Sem poupança doméstica suficiente, necessitamos atrair poupança externa. Esperava-se uma nova onda de investimentos estrangeiros diretos com o avanço da agenda de concessões e de privatizações. Aqui há não só dúvidas de timing como também grandes decepções, entre as quais a Eletrobras.
A agenda de reformas trouxe a expectativa de um desempenho extraordinário no mercado acionário. Outro engano. O fluxo de saída de capital estrangeiro da Bolsa, no ano passado, foi de R$ 44,5 bilhões, superando as crises de 2008 e 2009. Não é por menos que o Ibovespa está estável em dólar nos últimos 12 meses, ante uma valorização do S&P da ordem de 20% nos mesmo período.
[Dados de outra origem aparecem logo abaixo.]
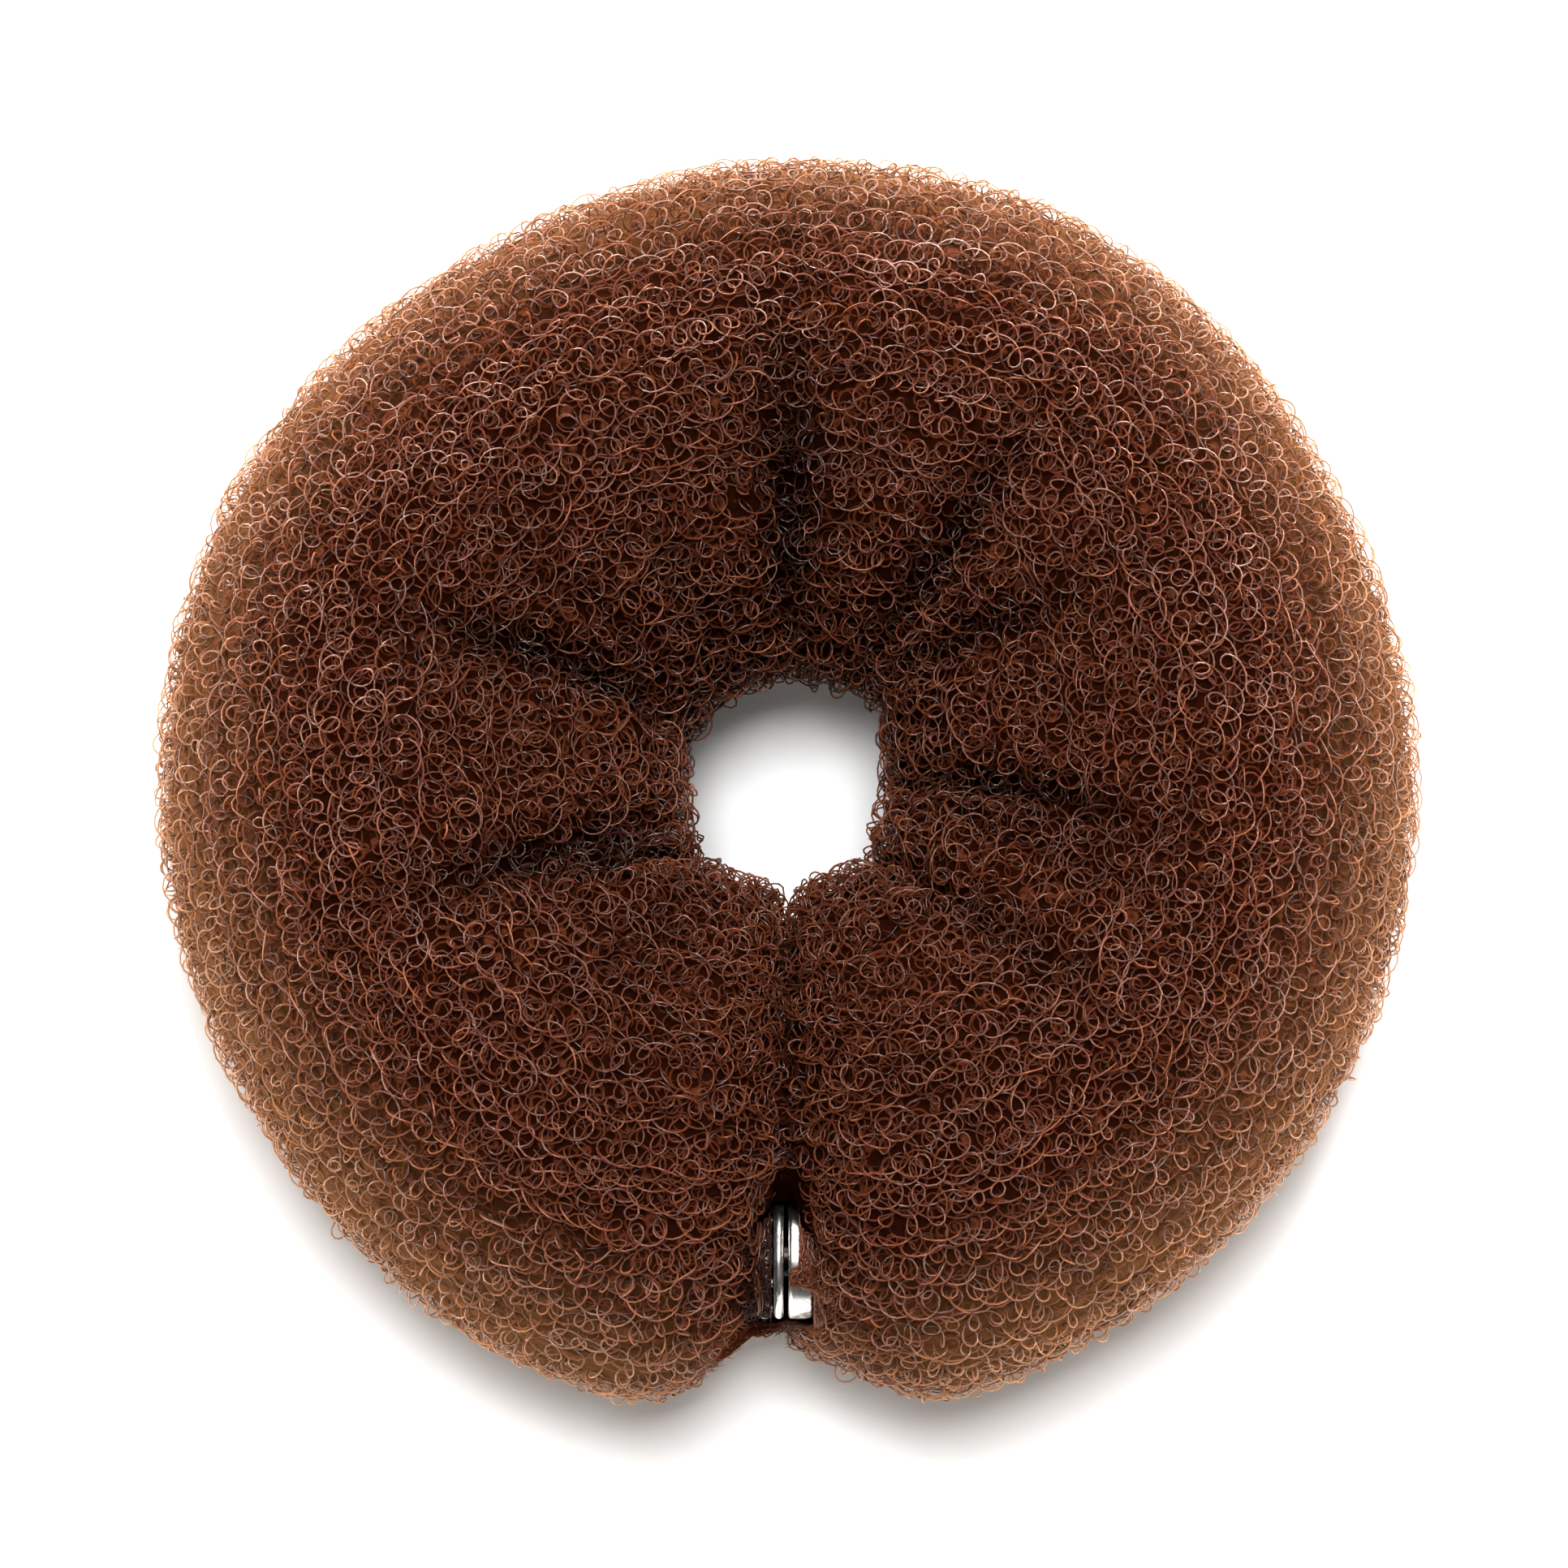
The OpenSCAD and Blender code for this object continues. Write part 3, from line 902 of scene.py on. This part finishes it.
def core_material():
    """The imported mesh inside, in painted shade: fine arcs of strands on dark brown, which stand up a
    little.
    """
    mat, nodes, links, bsdf = new_material("mesh_core")
    arcs = distance_to_arcs(nodes, links)
    colours = ramp(nodes, [(0.0, CORE_ARC), (CORE_ARC_WIDTH, CORE_DEEP_SHADE)])
    links.new(arcs, colours.inputs["Fac"])
    # Painted rim light on the outer flank.
    shaded = mix(nodes, links, attribute(nodes, "flank"), colours.outputs["Color"], CORE_RIM_LIGHT)
    # Painted shade in creases, along the seam and round the snap.
    shaded = mix(nodes, links, attribute(nodes, "crease"), shaded, CORE_CREASE_SHADE)
    links.new(shaded, bsdf.inputs["Base Color"])
    bump = nodes.new("ShaderNodeBump")
    bump.invert = True
    bump.inputs["Strength"].default_value = CORE_BUMP_STRENGTH
    bump.inputs["Distance"].default_value = CORE_BUMP_DISTANCE
    links.new(arcs, bump.inputs["Height"])
    links.new(bump.outputs["Normal"], bsdf.inputs["Normal"])
    bsdf.inputs["Roughness"].default_value = 1.0
    bsdf.inputs["Specular IOR Level"].default_value = 0.0
    return mat


def scaled(nodes, links, value, from_range, to_range, clamp):
    """A value carried over from one range to another."""
    node = nodes.new("ShaderNodeMapRange")
    node.inputs["From Min"].default_value, node.inputs["From Max"].default_value = from_range
    node.inputs["To Min"].default_value, node.inputs["To Max"].default_value = to_range
    node.clamp = clamp
    links.new(value, node.inputs["Value"])
    return node.outputs["Result"]


def metal_material(name, colour, roughness):
    """Nickel with a slightly uneven polish, painted dark as shade in the narrow gap between the snap's
    halves.
    """
    mat, nodes, links, bsdf = new_material(name)
    bsdf.inputs["Metallic"].default_value = 1.0
    where = place_in_object(nodes)
    split = nodes.new("ShaderNodeSeparateXYZ")
    links.new(where, split.inputs[0])
    across = scaled(nodes, links, split.outputs["X"], (-SNAP_GAP, 0), (-1, 1), clamp=False)
    off_middle = calculate(nodes, links, "ABSOLUTE", across)
    colours = ramp(nodes, [(GAP_EDGE, GAP_SHADE), (1.0, colour)])
    shrunk = calculate(nodes, links, "DIVIDE", off_middle, GAP_SPREAD)
    links.new(shrunk, colours.inputs["Fac"])
    links.new(colours.outputs["Color"], bsdf.inputs["Base Color"])
    noise = nodes.new("ShaderNodeTexNoise")
    noise.inputs["Scale"].default_value = POLISH_NOISE_SCALE
    links.new(where, noise.inputs["Vector"])
    polish = [roughness * share for share in POLISH]
    uneven = scaled(nodes, links, noise.outputs["Fac"], (0, 1), polish, clamp=True)
    links.new(uneven, bsdf.inputs["Roughness"])
    return mat


def ring_strands(form, layer, snap, rng):
    """A layer's rows round the ring, pressed out of the slot and drawn over the snap's rings."""
    strands = []
    for row in range(layer["rows"]):
        path, outward, shade = loop_strand(form, layer, (row + 0.5) / layer["rows"], rng)
        side = np.where(np.arange(len(path)) < len(path) / 2, 1, -1)
        path = snap.drape(snap.squeeze(path, side))
        # Painted shade in the pocket beside the stud.
        shade[:, 0] = np.maximum(shade[:, 0], snap.pocket(path))
        strands.append((path, outward, shade, layer))
    return strands


def collar_strands(snap, places, rng):
    """Strands pinched round the snap's axis, at evenly spaced places in x."""
    collar = Collar(snap)
    strands = []
    for place in np.linspace(*places):
        path, outward, shade = loop_strand(collar, COLLAR, place, rng)
        strands.append((snap.clear(path, place), outward, shade, COLLAR))
    return strands


def hanging_strands(rng):
    """Single loops that hang into the notch."""
    strands = []
    angle = np.linspace(0, 2 * math.pi, HANGING_POINTS + 1)[:, None]
    level = ((1, 0, 0), (0, 1, 0))
    for x, out, z, radius in HANGING * MM:
        first, second = unit(rng.normal(0, 1, (2, 3)) * HANGING_TIP + level)
        path = np.array([x, -out, z]) + (first * np.cos(angle) + second * np.sin(angle)) * radius
        outward = np.tile(np.cross(first, second), (len(path), 1))
        strands.append((path, outward, np.tile(HANGING_SHADE, (len(path), 1)), COLLAR))
    return strands


def add_layer(name, strands, snap, material):
    """Joins a layer's strands into as few pieces as PIECE_TRIANGLES allows."""
    pieces = [[]]
    count = 0
    for path, outward, shade, layer in strands:
        places, faces = tube(path, outward, wire_radius(path, layer["wire"], snap), layer["columns"])
        shade = np.repeat(shade, len(layer["columns"]), axis=0)
        if count + len(faces) > PIECE_TRIANGLES:
            pieces.append([])
            count = 0
        pieces[-1].append((places, faces, shade))
        count += len(faces)
    for number, joined in enumerate(pieces):
        add_strands(f"{name}_{number + 1}", joined, material)


def add_strands(name, strands, material):
    """Joins strands into one piece, without the points that no triangle uses."""
    firsts = np.cumsum([0] + [len(places) for places, _, _ in strands])
    places = np.concatenate([places for places, _, _ in strands])
    faces = np.concatenate([faces + first for (_, faces, _), first in zip(strands, firsts)])
    shade = np.concatenate([shade for _, _, shade in strands])
    used, renumbered = np.unique(faces, return_inverse=True)
    piece = add_mesh(name, places[used], renumbered.reshape(-1, 3))
    add_shade(piece, shade[used])
    piece.data.materials.append(material)
    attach(piece, "root")


def make_strands(form, snap):
    rng = np.random.default_rng(SEED)
    for layer in LAYERS:
        strands = ring_strands(form, layer, snap, rng)
        strands += collar_strands(snap, layer["collars"], rng)
        if layer["hanging"]:
            strands += hanging_strands(rng)
        add_layer(layer["name"], strands, snap, strand_material(**layer["look"]))


def finish_snap(nodes):
    """Gives each piece of the snap its nickel finish."""
    metals = {name: metal_material(name, *look) for name, look in NICKEL.items()}
    for name, metal in SNAP_FINISHES.items():
        materials = nodes[name].data.materials
        materials.clear()
        materials.append(metals[metal])


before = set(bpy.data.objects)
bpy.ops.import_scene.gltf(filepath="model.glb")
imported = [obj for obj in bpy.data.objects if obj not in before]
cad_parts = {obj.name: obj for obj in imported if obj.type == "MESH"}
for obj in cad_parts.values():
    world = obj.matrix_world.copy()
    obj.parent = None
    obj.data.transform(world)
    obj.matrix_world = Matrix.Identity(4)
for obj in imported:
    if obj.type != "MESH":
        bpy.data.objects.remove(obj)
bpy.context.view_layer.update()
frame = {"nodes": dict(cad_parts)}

_, roll_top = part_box("mesh_roll")
make_camera(roll_top.z)
make_studio()

form = RollForm(frame["nodes"]["mesh_roll"])
snap = SnapPlace()
core = make_core(form)
snap.cut(core)
snap.paint_snap_shade(core)
core.data.materials.append(core_material())
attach(core, "root")
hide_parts("mesh_roll")

make_strands(form, snap)
finish_snap(frame["nodes"])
A participação dos não residentes na dívida pública é a menor desde 2010. Diante da forte saída de dólares do país, o real apresenta uma das piores performances entre as moedas emergentes.
O Brasil perde tempo em um ano encurtado pelas eleições municipais e já mesmo antecipa a disputa presidencial. O mau humor do mercado cresce à medida que brotam pressões dentro do próprio governo para zerar impostos sobre combustíveis, aumentar o repasse da União ao Fundeb, ampliar os repasses aos governos regionais, flexibilizar o teto de gastos.
Estamos retardando em decolar, e a culpa não é do exterior. Não é do coronavírus. É do vírus da lentidão em entender nossos limites ao crescimento.